Your level of interest has a huge effect on whether you will retain information. The brain prioritizes by meaning, value and relevance. To have meaning, you must understand what you are learning. In order to remember something thoroughly, you must be interested in it and think that it has value and relevance in your life.
Your attitude has much to do with whether you remember something or not. A key factor to remembering is having a positive attitude that you get it right the first time. Attention is not the same as learning, but little learning takes place without attention.

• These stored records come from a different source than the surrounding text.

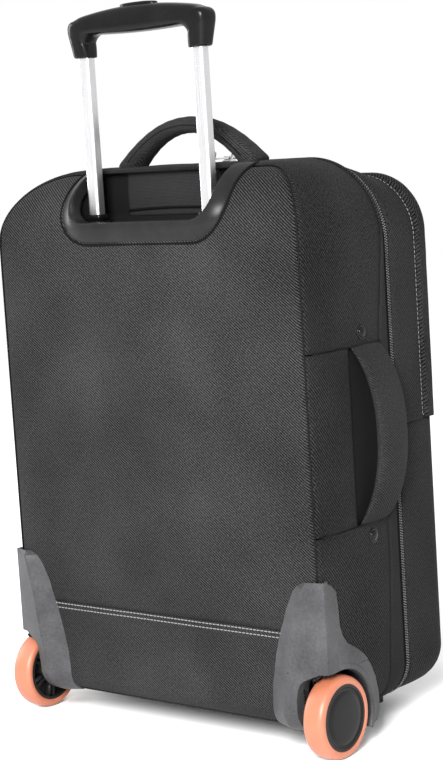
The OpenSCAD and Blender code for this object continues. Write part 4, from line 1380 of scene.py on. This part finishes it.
def sliders():
    """Each slider and pull keeps its CAD body, and a wire ring is added to the pull."""
    for name in ("left", "right"):
        for node in ("main_slider_", "main_pull_"):
            paint(nodes[node + name], "nickel")
            bevel(nodes[node + name], 0.35, 2, 40)
        lo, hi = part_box("main_pull_" + name)
        x = ((lo.x + hi.x) / 2 - MIDDLE_X) / MM
        v_far = (BACK_Y - hi.y) / MM
        z = hi.z / MM - 1.2
        ring = ring_mesh("pull_ring_" + name, (x, v_far + 1.6, z + 2.6), (1, 0, 0), (0, 0.5, 0.866), 4.6, 0.8)
        piece(ring, "pull_" + name, "nickel", "zip_metal")


# ---------------------------------------------------------------- CAD nodes that stay
def carried_over():
    """Hard pieces keep their CAD shape and get smooth shading and a worked material; the feet and the trolley
    bracket also get softened edges.
    """
    for mat, names in (
        ("tube", ("inner_tubes", "middle_tubes", "outer_tubes")),
        ("steel", ("bracket_screws", "housing_screws", "axle_left", "axle_right", "axle_nuts",
                   "foot_screws", "grip_screws", "release_rods", "bearings_left", "bearings_right")),
        ("board", ("backboard", "base_tray")),
        ("guard", ("trolley_bracket", "middle_plugs", "inner_plugs")),
        ("foot", ("front_feet",)),
    ):
        for n in names:
            paint(nodes[n], mat)
            shade_by_angle(nodes[n], 32)
    bevel(nodes["front_feet"], 2.0, 3, 40)
    bevel(nodes["trolley_bracket"], 0.8, 2, 40)


# ---------------------------------------------------------------- studio
def camera():
    cam = bpy.data.objects.new("camera", bpy.data.cameras.new("camera"))
    bpy.context.scene.collection.objects.link(cam)
    cam.location = Vector(place((-1212.3, -1383.1, 575.6)))
    right = (-0.77931, -0.62345, -0.06304)
    up = (0.02637, -0.13306, 0.99070)
    back = (-0.62607, 0.77045, 0.12014)
    turn = Matrix((right, up, back)).transposed()
    cam.rotation_mode = "QUATERNION"
    cam.rotation_quaternion = turn.to_quaternion()
    cam.data.lens = 91.506
    cam.data.sensor_width = 36
    cam.data.shift_x, cam.data.shift_y = 0.0030, -0.0086
    cam.data.clip_start, cam.data.clip_end = 0.05, 50
    bpy.context.scene.camera = cam


def lamp(name, place_at, aim, size, power, colour=(1, 1, 1)):
    data = bpy.data.lights.new(name, "AREA")
    data.shape = "RECTANGLE"
    data.size, data.size_y = size
    data.energy = power
    data.color = colour
    obj = bpy.data.objects.new(name, data)
    obj.location = place_at
    obj.rotation_mode = "QUATERNION"
    obj.rotation_quaternion = (Vector(aim) - Vector(place_at)).to_track_quat("-Z", "Y")
    bpy.context.scene.collection.objects.link(obj)


def studio():
    bpy.context.scene.view_settings.view_transform = "Standard"
    world = bpy.data.worlds.new("studio")
    bpy.context.scene.world = world
    world.use_nodes = True
    back = world.node_tree.nodes["Background"]
    back.inputs[0].default_value = (1, 1, 1, 1)
    back.inputs[1].default_value = 1.0
    size = 6.0
    corners = [(x * size, y * size, 0) for x, y in ((-1, -1), (1, -1), (1, 1), (-1, 1))]
    floor = new_mesh("floor", corners, [(0, 1, 2, 3)])
    p = Paint("pale_floor", 0.9)
    grain = p.noise(p.solid(), 3.0)
    p.colour(p.ramp(grain, (0.96, 0.96, 0.96), (0.99, 0.99, 0.99)))
    floor.data.materials.append(p.mat)
    lamp("key", (-1.25, 2.25, 1.4), (0, 0, 0.3), (0.7, 1.0), 170)
    lamp("edge", (2.2, 0.6, 1.0), (0, 0, 0.3), (0.5, 1.4), 30)


camera()
studio()
rear_cloth()
pit()
rim()
grip()
collar("outer_collar_rings", "case", (12.5, 11.2), PIT_Z + 0.5, PIT_Z + 4, "outer_collars")
collar("middle_collar_rings", "middle_stage", (9.8, 8.6), PIT_Z + 4, PIT_Z + 10, "middle_collars")
for hand in (-1, 1):
    guard(hand)
    wheel(hand)
grab_handle()
side_handle()
rivets()
strip_pocket()
main_zip()
pocket_zip()
front_cloth()
linings()
sliders()
carried_over()
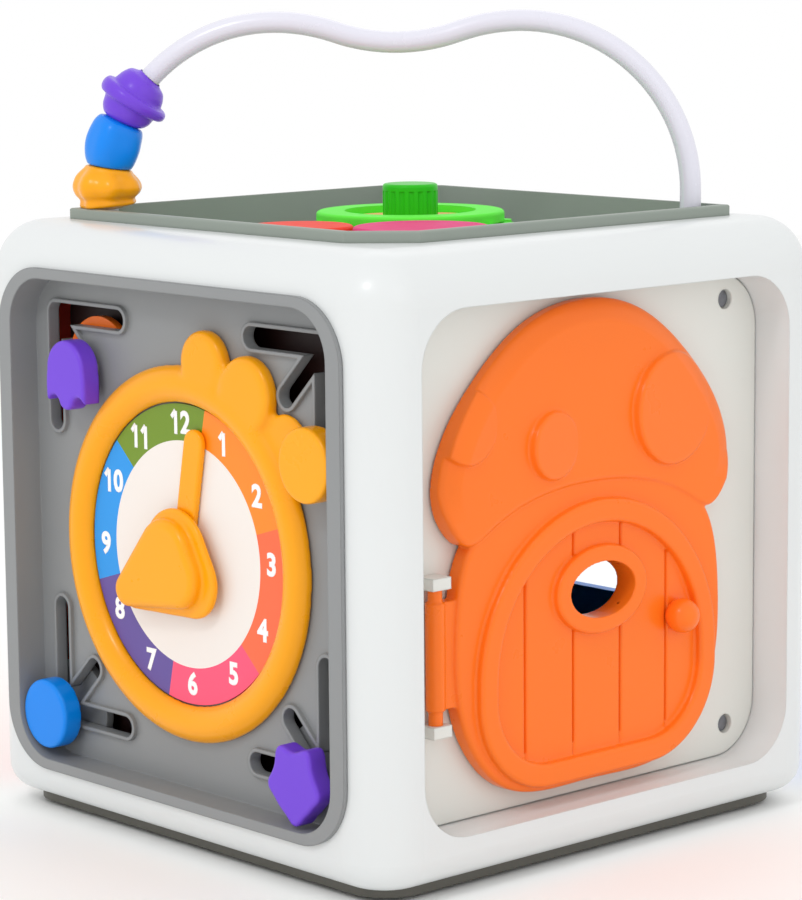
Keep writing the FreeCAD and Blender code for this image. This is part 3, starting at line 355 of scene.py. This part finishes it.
# the door: its cap falls away towards the outline in a broad slope, its three spots lean out to the left,
# and the planks are parted by fine grooves
door = {"cell": 0.32, "passes": 2, "sideFrom": 74.2 * mm, "sideTo": 76.2 * mm, "sideNormal": 0.25,
        "faceFrom": 74.3 * mm, "face": 78.9 * mm, "cap": 79 * mm, "capLow": 97 * mm, "capFade": 8 * mm,
        "slope": 6 * mm, "slopeCurve": 1.3, "drop": 2.2 * mm,
        "spots": ((-47.5, 121.5, 10), (-17, 113.5, 9.2), (28.5, 119, 15.5)), "spotFrom": 0.1 * mm,
        "spotMargin": 0.4, "lean": 2.3, "leanLeast": 0.05,
        "planks": ((-27, 80), (-9, 90), (9, 90), (27, 80)), "plankLow": 32 * mm,
        "plankFace": (77.7 * mm, 78.5 * mm), "grooveHalf": 0.5 * mm, "grooveDeep": 1.1 * mm}


def doorSkin():
    piece = softSkin("mushroom_door", "mushroom_door_skin", door["cell"], door["passes"], "door",
                     "orange_plastic", absOrange)
    mesh = piece.data
    sides = [v.co.copy() for v in mesh.vertices
             if abs(v.normal.x) < door["sideNormal"] and door["sideFrom"] < v.co.x < door["sideTo"]]
    tree = KDTree(len(sides))
    for step, spot in enumerate(sides):
        tree.insert((0, spot.y, spot.z), step)
    tree.balance()
    low, high = door["plankFace"]
    for v in mesh.vertices:
        x, y, z = v.co
        for spotY, spotZ, radius in door["spots"]:
            across, up = y / mm - spotY, z / mm - spotZ
            if x > door["cap"] + door["spotFrom"] and math.hypot(across, up) < radius + door["spotMargin"]:
                lean = max(door["leanLeast"], door["lean"] * (0.5 - 0.5 * across / radius))
                v.co.x = door["cap"] + (x - door["cap"]) * lean
        if x > door["faceFrom"] and z > door["capLow"]:
            gap = tree.find((0, y, z))[2] / door["slope"]
            if gap < 1:
                fade = min(1, (z - door["capLow"]) / door["capFade"])
                rise = min(1, (x - door["faceFrom"]) / (door["face"] - door["faceFrom"]))
                v.co.x -= door["drop"] * fade * rise * (1 - gap) ** door["slopeCurve"]
        if low < x < high and z > door["plankLow"]:
            for plankY, top in door["planks"]:
                near = abs(y - plankY * mm) / door["grooveHalf"]
                if near < 1 and z < top * mm:
                    v.co.x -= door["grooveDeep"] * (1 - near ** 2)
    mesh.update()


doorSkin()
softSkin("door_knob", "door_knob_skin", 0.35, 4, "door", "orange_plastic", absOrange)
print("stage: door")


# beads: closed rings whose section is a flowing loop of (reach, along) points in mm, bent along the
# handle's quarter turn
arc = {"reach": -34.5 * mm, "height": 175.5 * mm, "radius": 47.5 * mm, "bore": 3.4, "side": math.sqrt(0.5)}
lumps = {"from": 6, "over": 4, "gain": 1.6, "around": 96, "loop": 48}
beads = {
    "orange_bead": {
        "angle": 2, "slot": "yellow_plastic", "material": absYellow, "lumps": 7, "deep": 0.9, "turned": 12,
        "loop": ((0, -5.3), (6.6, -5.4), (8.1, -4.8), (8.0, -3.3), (9.3, -1.9), (10, 0.1), (9.2, 2.5),
                 (7.3, 4.5), (5.8, 5.6), (0, 5.6))},
    "blue_bead": {
        "angle": 16.9, "slot": "blue_plastic", "material": absBlue, "lumps": 5, "deep": 0.8, "turned": 20,
        "loop": ((0, -6.5), (5.4, -6.6), (6.8, -5.6), (7.7, -3.2), (8.1, -0.4), (7.8, 2.8), (7.1, 5.3),
                 (5.5, 6.6), (0, 6.6))},
    "purple_bead": {
        "angle": 33.5, "slot": "purple_plastic", "material": absPurple, "lumps": 1, "deep": 0, "turned": 0,
        "loop": ((0, -6.8), (5, -6.8), (7.0, -4.9), (7.8, -2.2), (9.3, -1.7), (10, -0.7), (10, 0.7),
                 (9.3, 1.7), (7.8, 2.2), (6.9, 4.7), (5, 6.8), (0, 6.8))}}


def along(loop, share):  # a point on the loop, eased through its corners
    count = len(loop)
    at = share * count
    step, part = int(at) % count, at - int(at)
    p, q, r, t = (loop[(step + k) % count] for k in (-1, 0, 1, 2))
    return [0.5 * (2 * q[k] + (r[k] - p[k]) * part + (2 * p[k] - 5 * q[k] + 4 * r[k] - t[k]) * part ** 2
                   + (3 * q[k] - p[k] - 3 * r[k] + t[k]) * part ** 3) for k in (0, 1)]


def bead(name, values):
    around, loops, side = lumps["around"], lumps["loop"], arc["side"]
    bpy.ops.mesh.primitive_torus_add(major_segments=around, minor_segments=loops, major_radius=1,
                                     minor_radius=0.3)
    piece = bpy.context.object
    bpy.ops.object.mode_set(mode="EDIT")
    grid = bmesh.from_edit_mesh(piece.data)
    grid.verts.ensure_lookup_table()
    for vert in grid.verts:
        ring, spot = divmod(vert.index, loops)
        turn = math.tau * ring / around
        reach, height = along(values["loop"], spot / loops)
        lump = 0.5 - 0.5 * math.cos(values["lumps"] * turn + math.radians(values["turned"]))
        swell = max(0, (reach - lumps["from"]) / lumps["over"])
        reach = max(arc["bore"], reach - values["deep"] * lump * min(1, swell * lumps["gain"]))
        bend = math.radians(values["angle"]) + height * mm / arc["radius"]
        out = arc["radius"] + reach * mm * math.cos(turn)
        level = arc["reach"] - out * math.cos(bend)
        cross = reach * mm * math.sin(turn)
        vert.co = (side * (level - cross), side * (level + cross), arc["height"] + out * math.sin(bend))
    bmesh.ops.recalc_face_normals(grid, faces=grid.faces)
    bmesh.update_edit_mesh(piece.data)
    bpy.ops.object.mode_set(mode="OBJECT")
    bpy.ops.object.shade_smooth()
    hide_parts(name)
    return settle(piece, name + "_skin", name, values["material"])


for name, values in beads.items():
    bead(name, values)
print("stage: beads")


# the print in the green gear's dish: a flower of peach petals on a lemon one
flower = {"middle": (1.8 * mm, 3 * mm), "height": 168.26 * mm, "petals": 4, "petalCurve": 0.7,
          "points": 160, "thick": 0.08 * mm, "lift": 1.5,
          "layers": (("lemon", 16, 2, 0, printLemon), ("peach", 14, 2.6, 1, printPeach))}


def flowerPrint():
    for label, mean, swing, level, material in flower["layers"]:
        bpy.ops.mesh.primitive_circle_add(vertices=flower["points"], radius=1, fill_type="TRIFAN")
        piece = bpy.context.object
        bpy.ops.object.mode_set(mode="EDIT")
        grid = bmesh.from_edit_mesh(piece.data)
        for vert in grid.verts:
            if vert.co.length > 0.5:
                turn = math.atan2(vert.co.y, vert.co.x)
                petal = abs(math.cos(flower["petals"] * turn)) ** flower["petalCurve"]
                vert.co = vert.co.normalized() * (mean + swing * petal) * mm
        bmesh.update_edit_mesh(piece.data)
        bpy.ops.object.mode_set(mode="OBJECT")
        thick = piece.modifiers.new("thick", "SOLIDIFY")
        thick.thickness = flower["thick"]
        thick.offset = 1
        applyAll(piece)
        piece.location = (*flower["middle"], flower["height"] + level * flower["lift"] * flower["thick"])
        settle(piece, f"gear_print_{label}", "green_gear", material)


flowerPrint()
print("stage: gear print")


# the camera stands where the photographer stood
camera = {"place": (0.67805, -0.61454, 0.24232), "azimuth": 47.8, "down": 8.72, "roll": -0.51,
          "lens": 130.1, "sensor": 36, "nearest": 0.01}


def addCamera():
    bpy.ops.object.camera_add(location=camera["place"])
    eye = bpy.context.object
    turn, down = math.radians(camera["azimuth"]), math.radians(camera["down"])
    ahead = Vector((-math.sin(turn) * math.cos(down), math.cos(turn) * math.cos(down), -math.sin(down)))
    eye.rotation_euler = ahead.to_track_quat("-Z", "Y").to_euler()
    eye.rotation_euler.rotate_axis("Z", math.radians(camera["roll"]))
    eye.data.lens = camera["lens"]
    eye.data.sensor_width = camera["sensor"]
    eye.data.clip_start = camera["nearest"]
    bpy.context.scene.camera = eye


addCamera()

# plain soft light; each lamp is (place, width, power) and faces the cube
studio = {"floor": 3.0, "floorColour": "#FAFAF9", "world": "#FFFFFF", "worldPower": 1.0,
          "aim": (0, 0, 0.08), "key": ((0.35, -1.05, 1.1), 0.22, 3), "fill": ((1.4, -0.1, 0.8), 0.9, 0.8),
          "rim": ((-0.9, 0.9, 1.3), 0.9, 1)}


def addStudio():
    bpy.ops.mesh.primitive_plane_add(size=studio["floor"])
    floor = bpy.context.object
    floor.name = "floor"
    paper = mouldedPlastic("paperSweep", studio["floorColour"], 0.8, grain=0.0, drift=0.004)
    floor.data.materials.append(paper)
    for name in ("key", "fill", "rim"):
        place, wide, power = studio[name]
        bpy.ops.object.light_add(type="AREA", location=place)
        lamp = bpy.context.object
        lamp.name = name + "Light"
        lamp.data.size = wide
        lamp.data.energy = power
        lamp.rotation_mode = "QUATERNION"
        lamp.rotation_quaternion = (Vector(studio["aim"]) - Vector(place)).to_track_quat("-Z", "Y")
    world = bpy.data.worlds.new("studio")
    bpy.context.scene.world = world
    world.use_nodes = True
    sky = world.node_tree.nodes["Background"]
    sky.inputs["Color"].default_value = linear(studio["world"])
    sky.inputs["Strength"].default_value = studio["worldPower"]
    bpy.context.scene.view_settings.view_transform = "Standard"


addStudio()
print("stage: camera and lights")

After having read a section and reflected on what you have read and questioned yourself about the material, you are ready to take notes. Taking notes at this point in time will almost ensure that you are noting the important parts of the section. Go back over the paragraphs and highlight or underline only the main ideas and supporting details with no more than 10-15% of the page highlighted. Use marginal notations as a way to separate main ideas from examples and each of those from new terminology.
Look over your notes and the headings and subheadings in the text. Get an overall view of the main points.
Recall supporting details under each main point.
Predict test questions based on these main points, especially questions which would fall into the critical and creative levels of reading comprehension. Try true/false and completion-type questions from details. Essay questions are easy to make from the main headings. Answer your test questions.
*Remember, the more senses you use in storing your information, the better your retrieval and retention!
Memory is increased when facts to be learned are consciously associated with something familiar to you. Memory is essentially formed by making neural connections. Begin by asking, "What is this like that I already know and understand?".